Я едва не прослезился от благодарности к хорошо прочитавшему повесть — прежде всего «контрреволюционную», все остальное менее важно.

Сегодня мы как читатели, может, единственные в мире, кто готов отвергнуть романтику оправданного благородной целью насилия, романтику справедливой революции — мы уже снова, в который раз за неполные сто лет, этой романтики попробовали и продолжаем хлебать. Голодные, под автоматными очередями, под залпами «градов» и «апозаней», в городах без газа и воды, по соседству с полуразрушенными атомными станциями — мы все меньше способны сочувствовать мятежнику, который презирает обывателей только потому, что они живут по единым, довольно скучным правилам, который требует от мирного человека идти на подвиг «во имя». С нас хватит — мы опять видим, что получается «затем», если «разрушить до основания». Толстых гагар жалеем, робким пингвинам сочувствуем. бестолково и театрально мечущийся среди молний буревестник своим ликованием вызывает сильные сомнения по части ума — да и совести.

Уже как-то неохота читать про борьбу за счастье людей до последней капли их крови…

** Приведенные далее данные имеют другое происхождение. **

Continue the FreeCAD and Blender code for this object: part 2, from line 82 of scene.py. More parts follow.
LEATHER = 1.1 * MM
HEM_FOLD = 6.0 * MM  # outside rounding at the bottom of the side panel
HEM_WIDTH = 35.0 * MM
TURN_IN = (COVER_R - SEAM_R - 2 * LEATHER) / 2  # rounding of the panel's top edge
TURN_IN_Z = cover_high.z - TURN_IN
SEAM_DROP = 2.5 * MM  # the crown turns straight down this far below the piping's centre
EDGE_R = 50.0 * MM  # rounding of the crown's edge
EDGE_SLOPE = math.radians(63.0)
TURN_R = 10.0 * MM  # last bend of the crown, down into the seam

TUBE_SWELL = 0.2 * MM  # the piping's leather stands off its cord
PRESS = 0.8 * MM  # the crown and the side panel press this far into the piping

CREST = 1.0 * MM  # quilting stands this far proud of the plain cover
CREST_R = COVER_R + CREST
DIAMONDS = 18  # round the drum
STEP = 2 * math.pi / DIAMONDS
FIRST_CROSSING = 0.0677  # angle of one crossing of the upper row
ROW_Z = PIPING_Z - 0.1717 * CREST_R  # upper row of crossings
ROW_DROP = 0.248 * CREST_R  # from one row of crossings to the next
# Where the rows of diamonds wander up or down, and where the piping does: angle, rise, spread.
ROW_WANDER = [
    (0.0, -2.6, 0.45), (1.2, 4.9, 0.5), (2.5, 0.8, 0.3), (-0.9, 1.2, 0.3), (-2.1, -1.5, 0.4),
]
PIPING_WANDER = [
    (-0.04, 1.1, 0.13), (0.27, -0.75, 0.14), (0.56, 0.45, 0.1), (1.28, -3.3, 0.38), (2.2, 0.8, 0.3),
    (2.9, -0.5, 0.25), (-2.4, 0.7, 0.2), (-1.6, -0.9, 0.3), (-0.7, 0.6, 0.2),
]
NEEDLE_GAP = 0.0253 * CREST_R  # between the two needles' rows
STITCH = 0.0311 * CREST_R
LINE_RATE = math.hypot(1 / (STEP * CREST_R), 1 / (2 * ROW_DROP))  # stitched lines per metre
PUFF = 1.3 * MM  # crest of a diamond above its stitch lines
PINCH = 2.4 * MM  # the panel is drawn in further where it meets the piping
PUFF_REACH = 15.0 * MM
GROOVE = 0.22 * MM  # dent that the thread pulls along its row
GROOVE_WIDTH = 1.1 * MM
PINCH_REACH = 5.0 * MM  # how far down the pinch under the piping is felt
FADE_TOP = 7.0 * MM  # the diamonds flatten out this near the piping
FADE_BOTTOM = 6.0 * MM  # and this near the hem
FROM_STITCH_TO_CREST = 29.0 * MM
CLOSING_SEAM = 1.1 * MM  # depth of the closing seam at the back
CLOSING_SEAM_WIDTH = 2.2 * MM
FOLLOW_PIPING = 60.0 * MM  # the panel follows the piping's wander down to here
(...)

Перечитав написанное, смутился. Что если бы действительно авторы прислушивались к таким проповедям и проникались духом вегетарианского неприятия всякого насилия? Один мальчик, возвращаясь из советского детского сада, грустил: «Нам теперь не разрешают играть в войну, мы играем в мир…» Можно себе представить эту скуку… Fantasy — не сказка с моралью для недоумков, может, стоит ей оставить право играть в войну, в революцию и в прочие древнечеловеческие жестокие игры? Именно играть — с другими мерками к ней подходить, наверное, не стоит. Таким образом, все, написанное выше до P.S., можно считать недействительным. Включая обидное сравнение в конце. Играем на здоровье. Играем в социальную революцию. Стреляют все!